Currently, the nonprofit ISO-New England, based in Holyoke, Massachusetts, operates the regional grid that encompasses 9,000 miles of high-voltage transmission lines and power plants across six states. ISO-New England administers the buying and selling of electricity and approves generation, transmission and distribution upgrades.
A state grid operator – called a Distribution System Operator – would not replace the ISO but could instead shift control over some aspects of Maine’s power system to a local group, bringing decision-making closer to home.
A Maine grid operator, for example, could speed the transition to clean energy. Critics say the 20th-century grid is hampered by delays in connecting zero-carbon energy sources such as solar and wind, aging equipment and rapidly rising electric rates. The system is sometimes seen, fairly or not, as a century-old system of poles and wires resembling “rotary dial phone” technology in the internet era, Runte said.
Maine’s grid includes three major distribution networks that bring electricity to homes and businesses – Central Maine Power Co., Versant’s Bangor Hydro and Maine Public districts, and the Eastern Maine Electric Cooperative, along with several municipal cooperatives. These systems are among many that comprise the New England grid for which the ISO is responsible.
“It might be worthwhile to look at how all those grids interact in a comprehensive way and not be separate little entities and have far better control,” Runte said.
The first part of Maine’s study, which would cost up to $200,000, is expected to be completed by September. If the Governor’s Energy Office decides that a state grid operator can be designed to achieve its objectives, a second part, costing up to $100,000, will propose and identify the scope and characteristics of a state grid.
A Maine grid operator could reach into local areas, working with microgrids – compact grids that serve small areas – and energy storage needed to hold power that is generated by wind and solar and released at night and on windless days.

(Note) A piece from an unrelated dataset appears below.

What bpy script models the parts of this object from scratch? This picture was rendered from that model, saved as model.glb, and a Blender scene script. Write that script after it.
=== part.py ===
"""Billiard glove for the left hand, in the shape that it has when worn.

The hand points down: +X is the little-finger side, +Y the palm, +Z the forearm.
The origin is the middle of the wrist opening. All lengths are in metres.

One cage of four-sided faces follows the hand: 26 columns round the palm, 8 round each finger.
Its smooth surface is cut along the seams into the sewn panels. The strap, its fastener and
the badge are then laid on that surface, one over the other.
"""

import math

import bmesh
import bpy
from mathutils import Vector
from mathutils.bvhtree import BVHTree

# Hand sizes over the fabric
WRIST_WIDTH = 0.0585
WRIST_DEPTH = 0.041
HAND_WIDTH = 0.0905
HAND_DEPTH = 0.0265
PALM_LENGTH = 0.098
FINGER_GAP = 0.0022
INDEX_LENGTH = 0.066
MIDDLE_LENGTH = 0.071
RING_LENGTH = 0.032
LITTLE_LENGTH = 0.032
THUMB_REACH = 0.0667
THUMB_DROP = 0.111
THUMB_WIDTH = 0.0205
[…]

A state grid operator also could review planning by utilities and share data from “smart,” or digital, electric systems to improve energy efficiency.

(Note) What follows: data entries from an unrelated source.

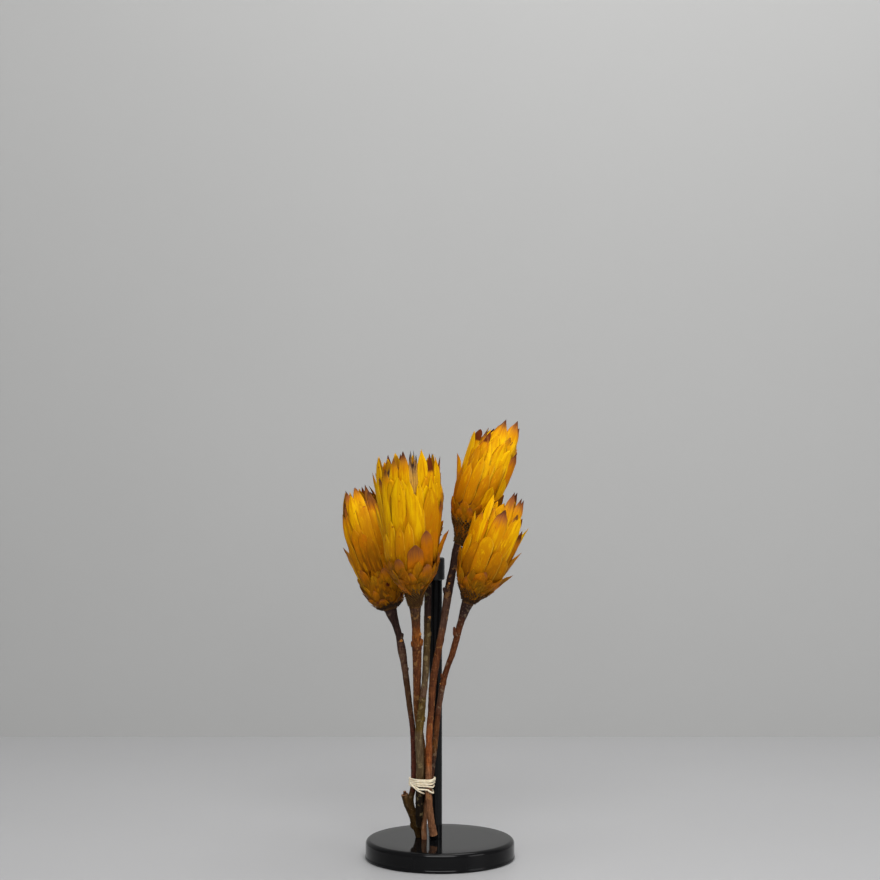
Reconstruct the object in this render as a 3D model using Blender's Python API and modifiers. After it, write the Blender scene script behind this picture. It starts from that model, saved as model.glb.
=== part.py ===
"""A tied bunch of five dried sugarbush protea stems, leaning on a black display stand.

Sizes below are in millimetres and become metres where a mesh is made. The frame is +Z up,
with its origin at the middle of the disc's underside; the bunch is seen from -Y.
"""

import math
import random

import bmesh
import bpy
from mathutils import Matrix, Vector

MM = 0.001
FIT_GAP = 0.3

# Display stand
DISC_RADIUS = 60.0
DISC_HEIGHT = 15.4
DISC_FILLET = 3.7
DISC_FOOT_CHAMFER = 0.8
POST_AXIS = (-3.5, 0.0)
POST_RADIUS = 5.2
POST_TOP = 238.0
SPIGOT_RADIUS = 3.0
SPIGOT_DEPTH = 10.0
CAP_RADIUS = 7.2
CAP_BOTTOM = 222.0
CAP_TOP = 240.0
CAP_EDGE = 1.5
JAW_HEIGHT = 8.0
JAW_MIDDLE = 229.0
JAW_WALL = 1.8
JAW_CLEARANCE = 0.5
JAW_OPENING = 80.0
JAW_STEPS = 12
ARM_WIDTH = 5.0
ARM_SINK = 0.6

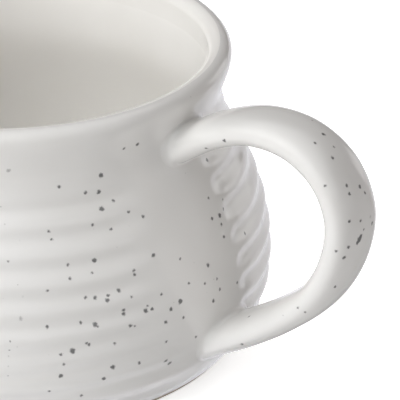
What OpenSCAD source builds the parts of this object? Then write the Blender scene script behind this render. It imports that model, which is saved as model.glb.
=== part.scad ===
// Ribbed stoneware soup mug with a pulled handle and a speckled outer glaze
// Z is up, the foot stands on z = 0, the body turns about Z and the handle points along +X

/* [Body] */
// Height from the table to the top of the lip
height = 80; // [76:1:92]
// Diameter over the rolled lip
rim_d = 120; // [116:1:128]
// How far the neck draws in under the lip, on the radius
neck_in = 2.5; // [1.5:0.1:3.5]
// Depth of the neck line below the lip's top
neck_drop = 13; // [11:0.5:15]
// Diameter at the widest line of the belly
belly_d = 141; // [134:1:148]
// Height of the widest line of the belly
belly_z = 22; // [18:1:26]
// Diameter of the foot ring
foot_d = 122; // [114:1:128]
// Angle at which the belly leaves the foot, from the table
foot_angle = 42; // [36:1:50]
// Thickness of the wall, glaze included
wall = 5; // [4:0.5:6]
// Thickness of the floor over the foot well, glaze included
floor_t = 6; // [5:0.5:8]
// Thickness of the rolled lip
lip_t = 6; // [5:0.5:7]
// Radius of the corner between wall and floor inside
corner_r = 16; // [10:1:20]

/* [Foot] */
// Width of the bare ring that the mug stands on
foot_w = 6; // [4:0.5:9]
// Depth of the well inside the foot ring
well_depth = 2; // [1.5:0.1:3]
// Height of the bare clay above the table
bare_h = 1.2; // [0.8:0.1:2]

/* [Ribs] */
// Height of one throwing rib
rib_pitch = 6.65; // [5.5:0.05:8]
// Depth of the crease between two ribs
rib_depth = 0.8; // [0.4:0.1:1.2]
// Height of the lowest crease
first_crease = 5.5; // [4.5:0.1:6.5]
// Half width of the wall left smooth behind the handle
smooth_half = 22; // [18:1:28]

/* [Handle] */
// How far the handle's centre line reaches out from the belly
handle_out = 35.2; // [30:1:44]
// Depth of the upper root's centre below the lip's top
upper_root_drop = 15; // [13:1:20]
// Height of the lower root's centre
lower_root_z = 15; // [13:1:20]
// Thickness of the handle towards the hand, glaze included
handle_t = 8.2; // [6:0.5:10]
// Width of the handle at its upper root, glaze included
handle_w_top = 15.6; // [13:0.5:18]
// Width of the handle at its lower root, glaze included
handle_w_low = 21; // [16:0.5:22]
// How far the slip fillet spreads at each root
slip_r = 3; // [2:0.5:4]

/* [Glaze] */
// Thickness of every glaze coat
glaze_t = 0.5; // [0.3:0.1:0.8]

/* [Hidden] */
$fn = 96;

// Radii and heights that the driving sizes give
rim_r = rim_d / 2;
neck_r = rim_r - neck_in;
neck_z = height - neck_drop;
belly_r = belly_d / 2;
foot_r = foot_d / 2;
lip_r = lip_t / 2;
lip_z = height - lip_r;
lip_c = rim_r - lip_r;
well_r = foot_r - foot_w;
floor_top = well_depth + floor_t;
smooth_angle = smooth_half / belly_r * 180 / PI;

// How far each curve of the wall pulls before it turns, as shares of the height it spans
foot_pull_share = 0.42;
belly_low_pull_share = 0.42;
belly_high_pull_share = 0.51;
neck_low_pull_share = 0.26;
collar_pull_share = 0.3;
curve_count = 10;
lip_turn_angle = 15;
corner_turn_angle = 10;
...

Other questions remain, such as: who would run the state grid operator – a nonprofit, for example, or another entity; what regulatory authority it might have; what its costs might be; and the scope of its responsibilities.

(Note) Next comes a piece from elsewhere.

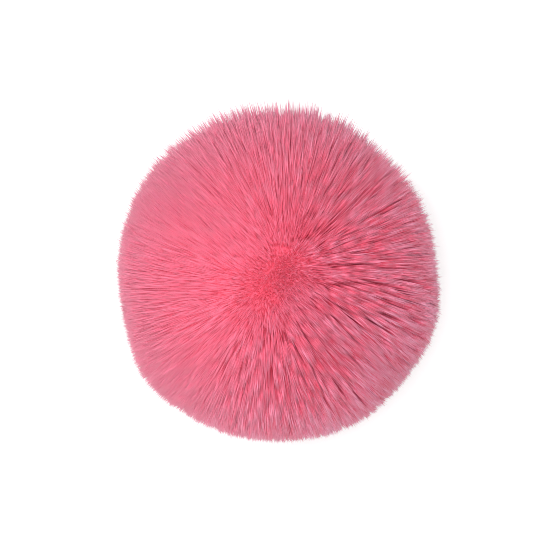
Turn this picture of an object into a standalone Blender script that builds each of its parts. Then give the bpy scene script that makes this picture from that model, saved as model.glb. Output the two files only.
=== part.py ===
"""A lone pom pom of long-pile imitation fur, lying on its gathered back with its crown up.

Metres, +Z up. The origin is on the surface the pom pom lies on, under the middle of its outline.

It is one solid. Its backing is the ball of dense pile, with a small flat foot where the gathered
back meets the surface. On the backing stand the locks, the pointed bunches that long pile falls
into. Each is fused to the backing at its root and free of the others above it. Underneath, the
locks are shorter and end level on the surface.
"""

import math
import random

import bmesh
import bpy
from mathutils import Quaternion, Vector

MM = 0.001

# Driving dimensions, in millimetres. The hub is the middle of the ball.
HALF_WIDTH = 60.2  # hub to the tips at the sides, along X
HALF_LENGTH = 61.7  # hub to the tips at the ends, along Y
CROWN = 58.0  # hub to the tips on top
UNDERSIDE = 55.0  # hub to the tips underneath, where the surface doesn't stop them
HUB_HEIGHT = 50.0  # hub above the surface
FREE_LENGTH = 16.5  # how far a lock stands out of the backing on top and at the sides
FREE_LENGTH_BELOW = 9.0  # the same underneath
FOOT_RADIUS = 13.0  # flat spot on the gathered back

# The locks' roots are the faces of an uneven ball, whose corners lie along a sunflower's spiral.
ROOT_CORNERS = 260
FOOT_SIDES = 12
FOOT_SPREAD = math.radians(17.0)  # half the angle that the foot's root spans, seen from the hub
ROOT_SCATTER = 0.2  # of the distance between two corners
WIDEST_PAIR = math.radians(70.0)  # how far from square a four-sided root may be
GOLDEN_ANGLE = math.pi * (3.0 - math.sqrt(5.0))
UNEVEN_LENGTH = 1.3  # most that a lock is longer or shorter than its neighbours, in mm
TIP_STRAY = 0.6  # how far a lock leans, as a share of the room that it has between its neighbours
LEAST_CLEARANCE = 1.0  # a lock whose tip would be lower than this ends level on the surface, in mm
LOCK_TURN = math.radians(16.0)  # most that a lock twists from root to tip
FALL = 3.0  # how far the tips hang down at the sides, in mm
SEED = 7

# Sections of one lock, from its root: share of its free length, and its width as a share of the
# room between its neighbours, when it ends in a point and when it ends level on the surface.
LOCK_SECTIONS = (
    # (along, pointed, level)
    (0.00, 0.86, 0.86),
    (0.40, 0.85, 0.85),
    (0.76, 0.58, 0.76),
    (1.00, 0.11, 0.64),
)

# The rough outline: where the pile stands out or falls short of an even ball. Azimuth is
# counted from +X towards +Y and elevation from the horizontal, both in degrees.
LOBES = (
    # (azimuth, elevation, spread, rise in mm)
    (220.0, 4.0, 15.0, 2.6),
    (298.0, -4.0, 22.0, 1.9),
    (88.0, 6.0, 26.0, 1.2),
    (130.0, -8.0, 14.0, 0.8),
    (340.0, 8.0, 12.0, 1.1),
    (191.0, 0.0, 14.0, -1.5),
    (8.0, 0.0, 17.0, -1.4),
    (265.0, 6.0, 14.0, -0.8),
    (45.0, -6.0, 16.0, -0.7),
    (30.0, 48.0, 24.0, 1.0),
    (150.0, 58.0, 22.0, -1.1),
    (250.0, 44.0, 24.0, 0.9),
    (330.0, -38.0, 24.0, 1.0),
    (110.0, -40.0, 26.0, -1.0),
)

PINK = (0.785, 0.122, 0.191, 1.0)
ROUGHNESS = 0.9


def clear_scene():
    for thing in list(bpy.data.objects):
        bpy.data.objects.remove(thing, do_unlink=True)


def direction_of(azimuth, elevation):
    """The unit vector that points that way from the hub, from angles in degrees."""
    turn = math.radians(azimuth)
    rise = math.radians(elevation)
    return Vector((math.cos(turn) * math.cos(rise), math.sin(turn) * math.cos(rise), math.sin(rise)))


def smooth_share(value, low, high):
    """0 below low, 1 above high, and a smooth step between them."""
    share = min(max((value - low) / (high - low), 0.0), 1.0)
    return share * share * (3.0 - 2.0 * share)


def ball_reach(way):
    """Hub to the tips along a unit vector, in mm, as if nothing lay under the pom pom."""
    height = CROWN if way.z > 0.0 else UNDERSIDE
    squares = (way.x / HALF_WIDTH) ** 2 + (way.y / HALF_LENGTH) ** 2 + (way.z / height) ** 2
    reach = 1.0 / math.sqrt(squares)
    for azimuth, elevation, spread, rise in LOBES:
        off = math.degrees(way.angle(direction_of(azimuth, elevation)))
        reach += rise * math.exp(-((off / spread) ** 2))
    return reach


def surface_reach(way):
    """Hub to the surface along a unit vector, in mm, or no limit where it points up."""
    return HUB_HEIGHT / -way.z if way.z < 0.0 else math.inf


def free_length(way):
    """How far a lock stands out of the backing along a unit vector, in mm."""
    below = smooth_share(-way.z, 0.3, 0.95)
    return FREE_LENGTH + (FREE_LENGTH_BELOW - FREE_LENGTH) * below


def backing_point(way):
    """The backing's surface along a unit vector, in mm from the hub."""
    reach = min(ball_reach(way), surface_reach(way))
    return way * (reach - free_length(way))


def lay_out_roots(mesh, chance):
    """Makes an uneven ball of unit size, with a level face of FOOT_SIDES sides at its lowest."""
    foot_height = -math.cos(FOOT_SPREAD)
    for side in range(FOOT_SIDES):
        turn = 2.0 * math.pi * side / FOOT_SIDES
        across = math.sin(FOOT_SPREAD)
        mesh.verts.new((math.cos(turn) * across, math.sin(turn) * across, foot_height))
    spacing = math.sqrt(4.0 * math.pi / ROOT_CORNERS)
    lowest = -math.cos(FOOT_SPREAD + 0.8 * spacing)
    for corner in range(ROOT_CORNERS):
        height = 1.0 - (1.0 - lowest) * (corner + 0.5) / ROOT_CORNERS
        across = math.sqrt(1.0 - height**2)
        turn = GOLDEN_ANGLE * corner
        even = Vector((across * math.cos(turn), across * math.sin(turn), height))
        scatter = Vector([chance.uniform(-1.0, 1.0) for _ in range(3)])
        mesh.verts.new((even + scatter * ROOT_SCATTER * spacing).normalized())
    bmesh.ops.convex_hull(mesh, input=mesh.verts[:])


def join_pairs(mesh):
    """Joins the ball's triangles into four-sided faces where they pair up. Returns the foot."""
    foot_height = -math.cos(FOOT_SPREAD)
    low = [face for face in mesh.faces if face.calc_center_median().z < foot_height + 1e-4]
    foot = bmesh.ops.dissolve_faces(mesh, faces=low)["region"][0]
    bmesh.ops.join_triangles(
        mesh,
        faces=[face for face in mesh.faces if face is not foot],
        angle_face_threshold=math.pi,
        angle_shape_threshold=WIDEST_PAIR,
    )
    return next(face for face in mesh.faces if len(face.verts) == FOOT_SIDES)


def size_backing(mesh, hub):
    for vert in mesh.verts:
        vert.co = hub + backing_point(vert.co) * MM


def drop_foot(mesh, face):
    """Lowers the foot's face onto the surface on a short round neck."""
    neck = bmesh.ops.extrude_discrete_faces(mesh, faces=[face])["faces"][0]
    for vert in neck.verts:
        turn = math.atan2(vert.co.y, vert.co.x)
        vert.co = Vector((math.cos(turn), math.sin(turn), 0.0)) * FOOT_RADIUS * MM


def room_around(face, middle):
    """The distance from the middle of a face to its nearest edge."""
    distances = []
    for edge in face.edges:
        start, end = (vert.co for vert in edge.verts)
        along = (end - start).normalized()
        out = middle - start
        distances.append((out - along * out.dot(along)).length)
    return min(distances)


def onto_surface(point, hub):
    """Where the line from the hub through a point meets the surface."""
    met = hub + (point - hub) * (hub.z / (hub.z - point.z))
    return Vector((met.x, met.y, 0.0))


def raise_lock(mesh, face, hub, chance):
    """Draws one lock out of a face of the backing, section by section."""
    middle = face.calc_center_median()
    way = (middle - hub).normalized()
    root_distance = (middle - hub).length
    corners = [vert.co - middle for vert in face.verts]
    room = room_around(face, middle)
    stray = Vector([chance.uniform(-1.0, 1.0) for _ in range(3)]) * TIP_STRAY * room
    stray -= way * stray.dot(way)
    twist = chance.uniform(-LOCK_TURN, LOCK_TURN)
    tip_distance = (ball_reach(way) + chance.uniform(-UNEVEN_LENGTH, UNEVEN_LENGTH)) * MM
    fall = Vector((0.0, 0.0, -FALL * MM)) * (1.0 - way.z**2)
    is_level = (hub + way * tip_distance + stray + fall).z < LEAST_CLEARANCE * MM
    if is_level:
        tip_distance = surface_reach(way) * MM
        fall.zero()
    for along, pointed, level in LOCK_SECTIONS:
        drawn = bmesh.ops.extrude_discrete_faces(mesh, faces=[face])["faces"][0]
        share = level if is_level else pointed
        distance = root_distance + (tip_distance - root_distance) * along
        growth = distance / root_distance
        centre = hub + way * distance + stray * (1.0 - share) * growth + fall * along**2
        turn = Quaternion(way, twist * along**2)
        for vert, corner in zip(drawn.verts, corners):
            vert.co = centre + turn @ corner * share * growth
            if is_level and along == 1.0:
                vert.co = onto_surface(vert.co, hub)
        face = drawn


def centre_outline(mesh):
    """Moves the solid so that the middle of its outline, seen from above, is over the origin."""
    for axis in (0, 1):
        places = [vert.co[axis] for vert in mesh.verts]
        middle = (min(places) + max(places)) / 2.0
        for vert in mesh.verts:
            vert.co[axis] -= middle


def make_pom_pom():
    chance = random.Random(SEED)
    hub = Vector((0.0, 0.0, HUB_HEIGHT * MM))
    mesh = bmesh.new()
    lay_out_roots(mesh, chance)
    foot = join_pairs(mesh)
    size_backing(mesh, hub)
    lock_faces = [face for face in mesh.faces if face is not foot]
    drop_foot(mesh, foot)
    for face in lock_faces:
        raise_lock(mesh, face, hub, chance)
    centre_outline(mesh)
    data = bpy.data.meshes.new("pom_pom")
    mesh.to_mesh(data)
    mesh.free()
    pom_pom = bpy.data.objects.new("pom_pom", data)
    bpy.context.collection.objects.link(pom_pom)
    return pom_pom, len(lock_faces)


def make_pile_material():
    pile = bpy.data.materials.new("pink_pile")
    pile.use_nodes = True
    shader = pile.node_tree.nodes["Principled BSDF"]
    shader.inputs["Base Color"].default_value = PINK
    shader.inputs["Roughness"].default_value = ROUGHNESS
    shader.inputs["Metallic"].default_value = 0.0
    return pile


clear_scene()
pom_pom, lock_count = make_pom_pom()
pom_pom.data.materials.append(make_pile_material())
print(f"pom_pom: {lock_count} locks, {len(pom_pom.data.polygons)} faces")
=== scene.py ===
# %% [markdown]
# # A pink pom pom of long-pile imitation fur
#
# The real thing is a round of imitation fur, cut from the cloth, gathered along its edge and drawn
# shut over a little filling, so that the pile stands out all round. What you see is only pile: silky
# hairs that leave the gathered skin in every direction and fall into small pointed locks.
#
# Hair in Blender is often a particle system or a hair curve object. Neither leaves a mesh behind, and
# this model has to be exported as meshes, so each hair here is a thin three-sided spike. Geometry
# Nodes make them all from one pattern spike. A few smooth rules, worked out on the skin that they
# grow from, say how long the pile is, how it lies and where it is dark or pale.

# %% The tools and the packed solid
import math

import bmesh
import bpy
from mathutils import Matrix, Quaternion, Vector


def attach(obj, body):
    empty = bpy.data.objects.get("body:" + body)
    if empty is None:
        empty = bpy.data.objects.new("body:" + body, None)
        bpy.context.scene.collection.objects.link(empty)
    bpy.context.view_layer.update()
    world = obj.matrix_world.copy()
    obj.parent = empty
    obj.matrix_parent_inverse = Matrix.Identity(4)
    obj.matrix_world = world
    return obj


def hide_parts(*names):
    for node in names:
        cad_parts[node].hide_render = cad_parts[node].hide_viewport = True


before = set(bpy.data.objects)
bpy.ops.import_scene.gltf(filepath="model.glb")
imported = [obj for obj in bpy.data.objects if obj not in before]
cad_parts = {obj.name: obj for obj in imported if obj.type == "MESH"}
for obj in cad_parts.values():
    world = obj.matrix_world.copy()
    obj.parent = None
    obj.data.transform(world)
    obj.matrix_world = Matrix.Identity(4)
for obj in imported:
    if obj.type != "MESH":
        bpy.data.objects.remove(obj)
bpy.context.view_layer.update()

# %% [markdown]
# ## The ball
#
# Every length below is a real size, in millimetres. The hub is the middle of the ball, and the pile
# reaches furthest from it along Y. A ball that is gathered by hand is never even, so a short table
# adds low lobes and hollows to it. Each is a soft bump with a direction, a width and a height.
#
# The outline could also be drawn as a curve, but the ball is seen from every side. A rule that works
# for any direction from the hub gives all its outlines at once.

# %% The ball's sizes
MM = 0.001
HUB = Vector((0.0, 0.0, 50.0)) * MM
HALF_WIDTH = 59.7
HALF_LENGTH = 61.3
CROWN = 58.0
UNDERSIDE = 55.0

LOBES = (
    # (azimuth, elevation, spread in degrees, rise in mm)
    (220.0, 4.0, 15.0, 2.9),
    (250.0, 6.0, 18.0, 1.2),
    (298.0, -4.0, 22.0, 1.9),
    (92.0, 6.0, 28.0, -2.8),
    (130.0, 0.0, 18.0, -1.2),
    (163.0, 0.0, 14.0, -0.8),
    (340.0, 8.0, 15.0, 2.0),
    (188.0, 0.0, 14.0, -1.0),
    (12.0, 0.0, 17.0, -1.8),
    (48.0, -6.0, 20.0, -4.0),
    (30.0, 48.0, 24.0, 1.0),
    (150.0, 58.0, 22.0, -1.1),
    (250.0, 44.0, 24.0, 0.9),
    (330.0, -38.0, 24.0, 1.0),
    (110.0, -40.0, 26.0, -1.0),
)


def direction_of(azimuth, elevation):
    """The unit vector that points that way from the hub, from angles in degrees."""
    turn = math.radians(azimuth)
    rise = math.radians(elevation)
    return Vector((math.cos(turn) * math.cos(rise), math.sin(turn) * math.cos(rise), math.sin(rise)))


def falloff(angle, spread):
    """1 at no angle, falling softly to 0 beyond the spread."""
    return math.exp(-((angle / spread) ** 2))


def bump(way, middle, spread):
    """1 in the middle of a soft round patch, falling to 0 around it."""
    return falloff(math.degrees(way.angle(middle)), spread)


LOBE_ROWS = [
    (direction_of(azimuth, elevation), spread, rise) for azimuth, elevation, spread, rise in LOBES
]


def reach(way):
    """From the hub to the ends of the pile along a unit vector, in mm."""
    top = CROWN if way.z > 0.0 else UNDERSIDE
    squares = (way.x / HALF_WIDTH) ** 2 + (way.y / HALF_LENGTH) ** 2 + (way.z / top) ** 2
    length = 1.0 / math.sqrt(squares)
    for middle, spread, rise in LOBE_ROWS:
        length += rise * bump(way, middle, spread)
    return length


print("Reach to the right", round(reach(Vector((1.0, 0.0, 0.0))), 1), "mm")

# %% [markdown]
# ## The parting
#
# On the real ball, the hairs don't all stand straight out. They part along a short line beside the
# middle of the crown. There they point at you, and from there they lean away on all sides, like
# grass around a spot where a cat has slept.
#
# One parting point would draw a neat star, which no real pile has. A short line keeps the middle
# untidy.

# %% The parting
PARTING = (Vector((-4.4, -6.0, 0.0)) * MM, Vector((3.6, 3.0, 0.0)) * MM)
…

For now, the study of a Maine grid operator is intended to find a way to better align the state’s electricity transmission and distribution system with the transition to zero-carbon energy.
To reduce greenhouse gas emissions, electricity markets will require more solar energy, energy-storage batteries, EVs, and efficient buildings with controls that manage appliances and heating and cooling systems.
A more local and decentralized grid that’s different from today’s one-way delivery of electricity to homes and businesses would allow advanced communications with smart meters. The devices that now transmit data to utilities’ computers for billing purposes could eventually do much more in a refashioned grid: control building heating and cooling systems, operate solar panels, and detect power interruptions and restore electricity.
Seth Berry, a former co-chairman of the Legislature’s Energy, Utilities and Technology Committee and a critic of Maine’s investor-owned utilities, said a state grid operator would be an improvement over what’s now in place. Utilities now “have an incentive to gold-plate the grid,” building out transmission and distribution systems that increase the cost of operating the grid, he said. With a state grid operator, though, decisions about investments and energy purchases would be more transparent, made in the public interest and aligned with customer interests, Berry said.
Berry helped lead a campaign last year to win voter approval of a publicly owned power company. Voters overwhelmingly rejected Pine Tree Power, but Runte said the grid study addresses a “certain level of dissatisfaction” with the performance of CMP and Versant, which have repeatedly ranked dead last in the nation in customer satisfaction surveys.
In testimony last year to lawmakers, Maine’s two largest utilities took no position on the legislation authorizing the study.
CMP said a study, “if conducted with significant utility involvement, could be of value.”
Versant, meanwhile, warned that establishing a state grid operator would fundamentally change how Maine’s electric grid is run and planned. It would require a “wholesale reevaluation” of grid planning now underway and of reconfigured utilities’ operations centers at “significant expense to ratepayers,” the utility said.
Public Advocate William Harwood warned legislators of a “risk of uneconomic duplication” with burgeoning administrative costs. Portions of electricity consumers’ bills support the Federal Energy Regulatory Commission, ISO-New England, the Maine Public Utilities Commission, the Efficiency Maine Trust (which administers the state’s energy efficiency programs) and the Office of the Public Advocate, he said.
Establishing a “mini-ISO” may lead to overbuilding and higher rates if power generators and utilities get their way at the expense of ratepayers, Harwood said.
“At a time when electricity prices have increased dramatically, we need to be careful about imposing additional costs on to ratepayers,” he said.